Serce maratończyka

in #polish6 years ago (edited)

W ostatnich latach obserwujemy, że bieganie staje się coraz bardziej popularniejsze, modne. W społeczeństwie wzrasta świadomość dbania o własne zdrowie poprzez aktywność fizyczną. Na początku nie są to zbyt duże dystanse, jednak z czasem wiele osób dochodzi do pewnego poziomu fizycznego czy najpierw mentalnego myśląc o przebiegnięciu maratonu. W tym artykule nie będę skupiał się jak się do niego przygotować tylko raczej postaram się opisać wpływ takiego wysiłku na nasze serce i cały układ serocowo-naczyniowy.

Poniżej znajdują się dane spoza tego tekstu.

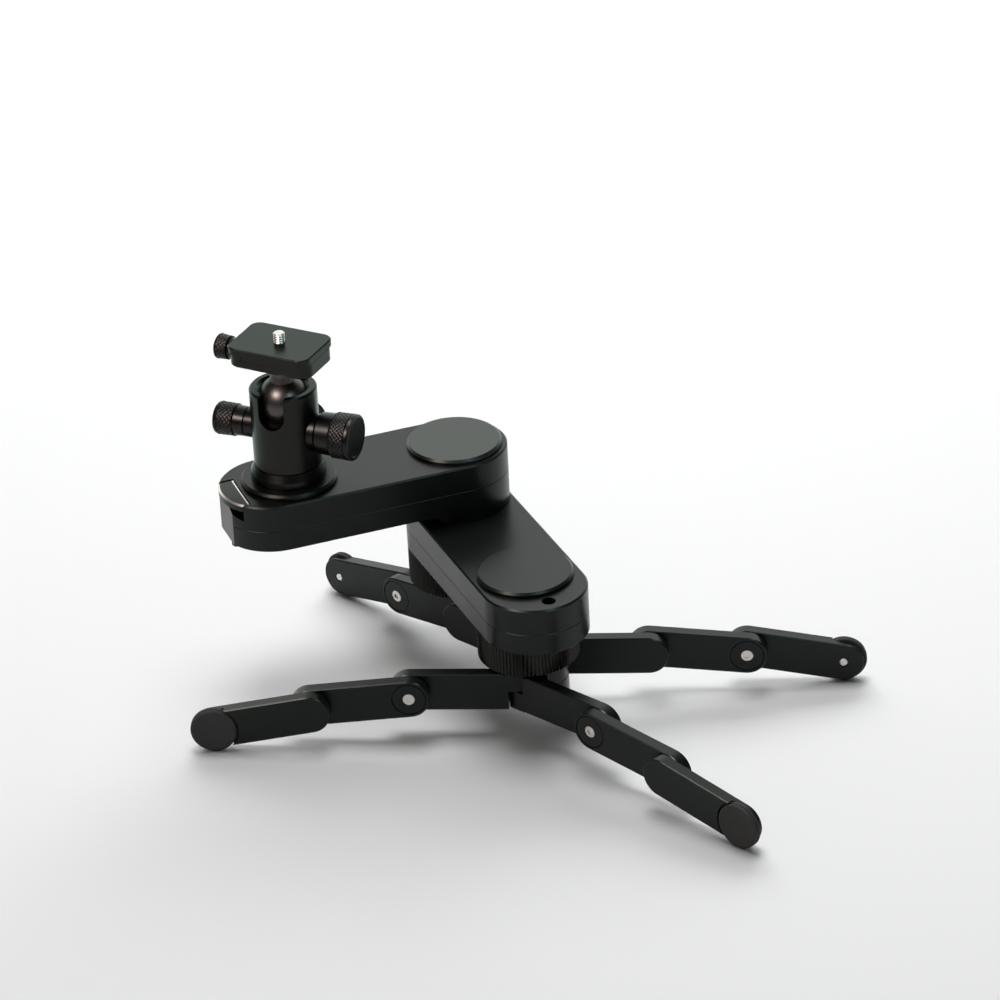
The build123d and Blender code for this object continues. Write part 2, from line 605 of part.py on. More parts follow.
# ---------------------------------------------------------------- quick-release clamp
def jaw_profile(side, foot, lip, outer, z0):
    """Jaw with an overhanging inner face, drawn across the clamp."""
    points = ((side * foot, z0), (side * outer, z0), (side * outer, JAW_TOP), (side * lip, JAW_TOP))
    face = make_face(Polyline(*points, close=True))
    return Pos(0, CLAMP_DEPTH / 2, 0) * extrude(Plane.XZ * face, CLAMP_DEPTH)


def rounded_block(width, depth, z0, z1, radius):
    """Rectangular block with rounded upright corners."""
    outline = Pos(0, 0, z0) * RectangleRounded(width, depth, radius)
    return extrude(outline, z1 - z0)


def clamp_body():
    """Clamp floor with its fixed jaw and the guide for the moving jaw."""
    body = rounded_block(CLAMP_WIDTH, CLAMP_DEPTH, CLAMP_Z, CLAMP_FLOOR, CLAMP_CORNER)
    body = chamfer(body.edges().group_by(Axis.Z)[0], 1.0)
    outline = rounded_block(CLAMP_WIDTH, CLAMP_DEPTH, CLAMP_Z, JAW_TOP, CLAMP_CORNER)
    body += jaw_profile(1, DOVE_LOW, DOVE_HIGH, CLAMP_WIDTH / 2, CLAMP_FLOOR) & outline
    body -= slab(-CLAMP_WIDTH, -DOVE_LOW, -9, 9, CLAMP_Z + 1.5, CLAMP_FLOOR + 1)
    body -= side_rod(CLAMP_SCREW + RUN, -DOVE_LOW - 1, -6.0, CLAMP_SCREW_Z)
    return PLACE_CLAMP * body


def clamp_jaw():
    """Moving jaw, drawn in by the clamp knob."""
    outline = rounded_block(CLAMP_WIDTH, CLAMP_DEPTH, CLAMP_Z, JAW_TOP, CLAMP_CORNER)
    jaw = jaw_profile(-1, DOVE_LOW + 0.1, DOVE_HIGH + 0.1, CLAMP_WIDTH / 2, CLAMP_FLOOR + 0.1) & outline
    jaw += slab(-CLAMP_WIDTH / 2, -DOVE_LOW - 0.3, -8.8, 8.8, CLAMP_Z + 1.7, CLAMP_FLOOR + 0.2)
    jaw -= side_rod(CLAMP_SCREW + RUN, -CLAMP_WIDTH, 0, CLAMP_SCREW_Z)
    return PLACE_CLAMP * jaw


def clamp_knob():
    """Knob of the quick-release clamp, with its draw screw."""
    start = CLAMP_WIDTH / 2 + JAW_TRAVEL + GAP
    body = knob(start, start + 12.0, 5.2, 7.0)
    body += side_rod(CLAMP_SCREW, 7.0, start + 1, 0)
    return PLACE_CLAMP * Pos(0, 0, CLAMP_SCREW_Z) * Rot(0, 0, 180) * body


def camera_plate():
    """Plate under the camera: a dovetail rail with a rounded top."""
    depth = CLAMP_DEPTH + 2 * PLATE_OVERHANG
    top = rounded_block(CLAMP_WIDTH, depth, JAW_TOP + 0.2, PLATE_TOP, CLAMP_CORNER)
    top = chamfer(top.edges().group_by(Axis.Z)[-1], 0.6)
    points = ((-DOVE_LOW + 0.2, CLAMP_FLOOR + 0.1), (DOVE_LOW - 0.2, CLAMP_FLOOR + 0.1),
              (DOVE_HIGH - 0.2, JAW_TOP + 0.3), (-DOVE_HIGH + 0.2, JAW_TOP + 0.3))
    rail = extrude(Plane.XZ * make_face(Polyline(*points, close=True)), CLAMP_DEPTH)
    plate = top + Pos(0, CLAMP_DEPTH / 2, 0) * rail
    plate -= rod(CAMERA_SCREW_NECK + RUN, CLAMP_FLOOR, PLATE_TOP + 1)
    plate -= rod(CAMERA_THREAD + GAP, PLATE_TOP - 1.0, PLATE_TOP + 1)
    plate -= rod(8.2, CLAMP_FLOOR - 1, CLAMP_FLOOR + 3.2)
    return PLACE_CLAMP * plate


def camera_screw():
    """Quarter-inch screw that holds the camera."""
    screw = rod(CAMERA_THREAD, PLATE_TOP, PLATE_TOP + CAMERA_SCREW_REACH)
    screw = chamfer(screw.edges().group_by(Axis.Z)[-1], 0.5)
    screw += rod(CAMERA_SCREW_NECK, CLAMP_FLOOR + 2.6, PLATE_TOP)
    head = rod(8.0, CLAMP_FLOOR + 0.6, CLAMP_FLOOR + 3.0)
    head -= slab(-6.0, 6.0, -0.8, 0.8, CLAMP_FLOOR, CLAMP_FLOOR + 1.8)
    return PLACE_CLAMP * (screw + head)


# ---------------------------------------------------------------- legs
def leg_pins():
    """Distance out and height of the hip and of each knuckle and foot."""
    pins = [(0.0, HIP_Z)]
    for length, drop in zip(LINK_LENGTHS, LINK_DROPS):
        s, z = pins[-1]
        pins.append((s + length * cos(radians(drop)), z - length * sin(radians(drop))))
    return pins


def plate(start, end, drop, thickness, side, index):
    """Flat round-ended link between two pins, in the leg's upright plane."""
    length = sqrt((end[0] - start[0]) ** 2 + (end[1] - start[1]) ** 2)
    bar = slot_slab(0, length, LINK_HEIGHT / 2, -thickness / 2, thickness / 2)
    bar = chamfer(bar.edges().filter_by(Plane.XY), 0.5)
    upright = Pos(start[0], 0, start[1]) * Rot(0, drop, 0) * Rot(90, 0, 0)
    return Pos(0, side * index * LINK_PITCH, 0) * upright * bar


def face_y(side, index, face):
    """Y of a link's face: face +1 is the side that the links step towards."""
    return side * (index * LINK_PITCH + face * LINK_THICKNESS / 2)


def span(radius, s, z, y0, y1):
    return cross_rod(radius, min(y0, y1), max(y0, y1), s, z)


def link_1(side, upper):
    """Inner link: a half-height tongue on the hip pin, a blind bolt hole outside."""
    pins = leg_pins()
    bar = plate(pins[0], pins[1], LINK_DROPS[0], LINK_THICKNESS, side, 0)
    half = LINK_THICKNESS / 2
    bar -= slab(-20, TONGUE_CUT, -10, 10, 0, 60)
    top = LINK_TOP if upper else HIP_Z - 0.15
    low = HIP_Z + 0.15 if upper else LINK_BOTTOM
    tongue = rod(half, low, top) + slab(0, TONGUE_CUT + 0.5, -half, half, low, top)
    outer = (0, half) if side > 0 else (-half, 0)
    tongue += rod(TONGUE_REACH, low, top) & slab(-TONGUE_REACH, 0.1, *outer, low, top)
    bar += tongue
    bar -= rod(PIN_RADIUS + RUN, 0, 60)
    bar -= span(BOLT + RUN, *pins[1], face_y(side, 0, 1) + side, face_y(side, 0, -1) + side * 1.5)
    return bar


def boss(pin, side, index):
    """Thin raised pad that keeps two links apart."""
    y = face_y(side, index, -1)
    return span(9.5, pin[0], pin[1], y, y - side * (LINK_PITCH - LINK_THICKNESS))


def link_2(side):
    """Middle link, which carries both knuckle bolts and their inset caps."""
    pins = leg_pins()
    bar = plate(pins[1], pins[2], LINK_DROPS[1], LINK_THICKNESS, side, 1)
    bar += boss(pins[1], side, 1)
    outer = face_y(side, 1, 1)
    bar += span(9.5, *pins[2], outer, outer + side * (LINK_PITCH - LINK_THICKNESS))
    inner = face_y(side, 1, -1)
    bar -= span(BOLT, *pins[1], outer + side, inner - side * 2)
    bar -= span(BOLT, *pins[2], outer + side * 2, inner - side)
    bar -= span(CAP_RADIUS + CAP_GROOVE, *pins[1], outer + side, outer - side * CAP_DEPTH)
    bar -= span(CAP_RADIUS + CAP_GROOVE, *pins[2], inner - side, inner + side * CAP_DEPTH)
    return bar


def link_3(side):
    """Outer link, cut to half its thickness round the foot."""
    pins = leg_pins()
    bar = plate(pins[2], pins[3], LINK_DROPS[2], LINK_THICKNESS, side, 2)
    middle = face_y(side, 2, 0)
    outer = face_y(side, 2, 1)
    inner = face_y(side, 2, -1)
    bar -= span(FOOT_RADIUS + FOOT_GAP, *pins[3], middle, outer + side)
    bar -= span(BOLT + RUN, *pins[2], inner - side, outer - side * 1.5)
    bar -= span(FOOT_SCREW[0], *pins[3], inner - side, middle + side)
    bar -= span(FOOT_SCREW[1] + 0.1, *pins[3], inner - side, inner + side * 1.2)
    return bar


def knuckle_caps(side):
    """Inset friction discs under the two bolt heads."""
    pins = leg_pins()
    outer = face_y(side, 1, 1)
    inner = face_y(side, 1, -1)
    first = span(CAP_RADIUS, *pins[1], outer - side * 0.1, outer - side * CAP_DEPTH)
    first -= span(BOLT_HEAD + 0.2, *pins[1], outer, outer - side * CAP_DEPTH * 2)
    second = span(CAP_RADIUS, *pins[2], inner + side * 0.1, inner + side * CAP_DEPTH)
    second -= span(BOLT_HEAD + 0.2, *pins[2], inner, inner + side * CAP_DEPTH * 2)
    return [first, second]


def knuckle_bolts(side):
    """The bolts of the two knuckles, each with a flat round head."""
    pins = leg_pins()
    outer = face_y(side, 1, 1)
    inner = face_y(side, 1, -1)
    reach = LINK_PITCH - 1.7
    first = span(BOLT, *pins[1], outer - side * CAP_DEPTH, inner - side * reach)
    first += span(BOLT_HEAD, *pins[1], outer - side * 0.2, outer - side * CAP_DEPTH)
    second = span(BOLT, *pins[2], inner + side * CAP_DEPTH, outer + side * reach)
    second += span(BOLT_HEAD, *pins[2], inner + side * 0.2, inner + side * CAP_DEPTH)
    return [hex_recess(first, pins[1], outer - side * 0.2, -side),
            hex_recess(second, pins[2], inner + side * 0.2, side)]


def hex_recess(bolt, pin, face, inward):
    """Cut the hexagon socket into a bolt's head."""
    radius, depth = HEX_SOCKET
    socket = extrude(RegularPolygon(radius, 6), depth + 1)
    upright = Pos(pin[0], face - inward, pin[1]) * Rot(90 if inward < 0 else -90, 0, 0)
    return bolt - upright * socket


def foot(side):
    """Round rubber foot and the screw that holds it."""
    pins = leg_pins()
    middle = face_y(side, 2, 0)
    inner = face_y(side, 2, -1)
    face = face_y(side, 2, 1) + side * 0.8
    pad = span(FOOT_RADIUS, *pins[3], middle + side * 0.1, face)
    pad = chamfer(pad.edges().filter_by(GeomType.CIRCLE), 0.5)
    shank, head = FOOT_SCREW
    pad -= span(shank, *pins[3], middle - side, middle + side * 2.6)
    screw = span(shank, *pins[3], inner + side, middle + side * 2.5)
    screw += span(head, *pins[3], inner + side * 0.15, inner + side * 1.2)
    return [pad, screw]


def leg_placement(hub_side, end, opening):
    """Where a leg stands, and on which side its links step out."""
    azimuth = HUB_AZIMUTH + (0 if end > 0 else 180)
    azimuth += opening * end * hub_side
    # The links step to the leg's outer side: away from the hub
    side = end * hub_side
    angle = radians(HUB_AZIMUTH + 90)
    hip = Pos(hub_side * HINGE_OFFSET * cos(angle), hub_side * HINGE_OFFSET * sin(angle), 0)
    return hip * Rot(0, 0, azimuth), side


def leg(name, hub_side, end, opening):
    """All six nodes of one leg."""
    place, side = leg_placement(hub_side, end, opening)
    upper = side > 0
    groups = {
        "link_1": [link_1(side, upper)],
        "link_2": [link_2(side)],
        "link_3": [link_3(side)],
        "knuckle_caps": knuckle_caps(side),
        "knuckle_bolts": knuckle_bolts(side),
        "foot": foot(side),
    }
    return {f"{name}_{key}": Compound(children=[place * s for s in solids])
            for key, solids in groups.items()}


# ---------------------------------------------------------------- assembly
SINGLES = (hub_block, hub_hinge_pins, hub_spindle, lock_ring, lower_arm_bottom, lower_arm_top,
           hub_cap, lower_arm_bearings, lower_belt, elbow_shaft, drag_knob, upper_arm_bottom,
           upper_arm_top, elbow_cap, elbow_spindle, upper_arm_bearings, upper_belt,
           lock_lever, lever_pin, lock_pin, lock_spring, platform_spindle, platform_disc, head_base,
           head_housing, ball_cup, lock_knob, friction_knob, pan_knob, ball_stem, clamp_body,
           clamp_jaw, clamp_knob, camera_plate, camera_screw)


def build():
    """Every node by name, in the hub's frame."""
    nodes = {make.__name__: make() for make in SINGLES}
    for name, (hub_side, end, opening) in LEGS.items():
        nodes.update(leg(name, hub_side, end, opening))
    return nodes


NODES = build()
BOXES = [node.bounding_box() for node in NODES.values()]
ORIGIN_X = (min(b.min.X for b in BOXES) + max(b.max.X for b in BOXES)) / 2
ORIGIN_Y = (min(b.min.Y for b in BOXES) + max(b.max.Y for b in BOXES)) / 2

os.makedirs("parts", exist_ok=True)
for node_name, node_shape in NODES.items():
    export_step(Pos(-ORIGIN_X, -ORIGIN_Y, 0) * node_shape, f"parts/{node_name}.step")
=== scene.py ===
"""Looks for the folding-arm camera slider: materials, knobs, camera screw, feet, floor, light and camera.

Metres, in the CAD model's own frame. The CAD nodes keep their shapes; a few small ones are replaced by
pieces with finer detail.
"""

import json
import math

import bmesh
import bpy
from mathutils import Matrix, Vector


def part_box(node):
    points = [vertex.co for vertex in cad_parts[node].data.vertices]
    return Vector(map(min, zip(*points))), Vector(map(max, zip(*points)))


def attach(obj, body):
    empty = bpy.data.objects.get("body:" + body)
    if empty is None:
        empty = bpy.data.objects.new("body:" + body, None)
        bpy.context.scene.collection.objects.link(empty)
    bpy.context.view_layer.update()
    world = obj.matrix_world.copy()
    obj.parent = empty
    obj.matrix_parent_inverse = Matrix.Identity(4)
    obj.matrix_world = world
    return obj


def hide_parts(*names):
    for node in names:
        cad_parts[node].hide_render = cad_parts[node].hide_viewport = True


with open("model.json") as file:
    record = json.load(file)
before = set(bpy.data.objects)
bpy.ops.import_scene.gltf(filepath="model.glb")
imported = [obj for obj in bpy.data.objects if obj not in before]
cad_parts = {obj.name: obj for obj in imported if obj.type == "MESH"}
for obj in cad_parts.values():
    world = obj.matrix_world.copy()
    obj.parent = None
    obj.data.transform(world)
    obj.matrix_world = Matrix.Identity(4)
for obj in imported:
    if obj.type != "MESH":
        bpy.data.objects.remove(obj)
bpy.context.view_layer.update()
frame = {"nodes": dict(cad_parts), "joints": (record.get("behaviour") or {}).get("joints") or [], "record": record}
RECORD = frame["record"]
NODES = frame["nodes"]
JOINTS = {joint["name"]: joint for joint in frame["joints"]}
LEGS = ("front_left", "front_right", "rear_left", "rear_right")
MM = 0.001

# ---------------------------------------------------------------- camera
CAMERA_AIM = Vector((-0.0113, 0.0407, 0.1111))
CAMERA_DISTANCE = 2.851
CAMERA_ELEVATION = math.radians(29.0)
CAMERA_ROLL = math.radians(-2.94)
CAMERA_ANGLE = math.radians(10.81)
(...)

Wiadomo, że umiarkowana aktywność fizyczna działa pozytywnie na nasze zdrowie, przecież ktoś kiedyś powiedział, że sport to zdrowie. Tylko gdzie kończy się ta „umiarkowana aktywność”? Według zaleceń European Society od Cardiology jest to 2,5-5 godzin tygodniowo aktywności o umiarkowanym natężeniu. W badaniu Sattelmair J., Pertman J., Ding E.L. i wsp. Dose response between physical activity and risk for coronary heart disease; a meta-analysis, w którym przeanalizowano 33 prace naukowe od 1995 roku udowodniono, że przy 2,5 godzina/tydzień ryzyko zachorowania na choroby wieńcowe zmniejsza się o 14%, zaś przy 5 godzinach tygodniowo to ryzyko spada do 20%. Natomiast po przekroczeniu tych pięciu godzin nie obserwowano znacznego obniżenia ryzyka.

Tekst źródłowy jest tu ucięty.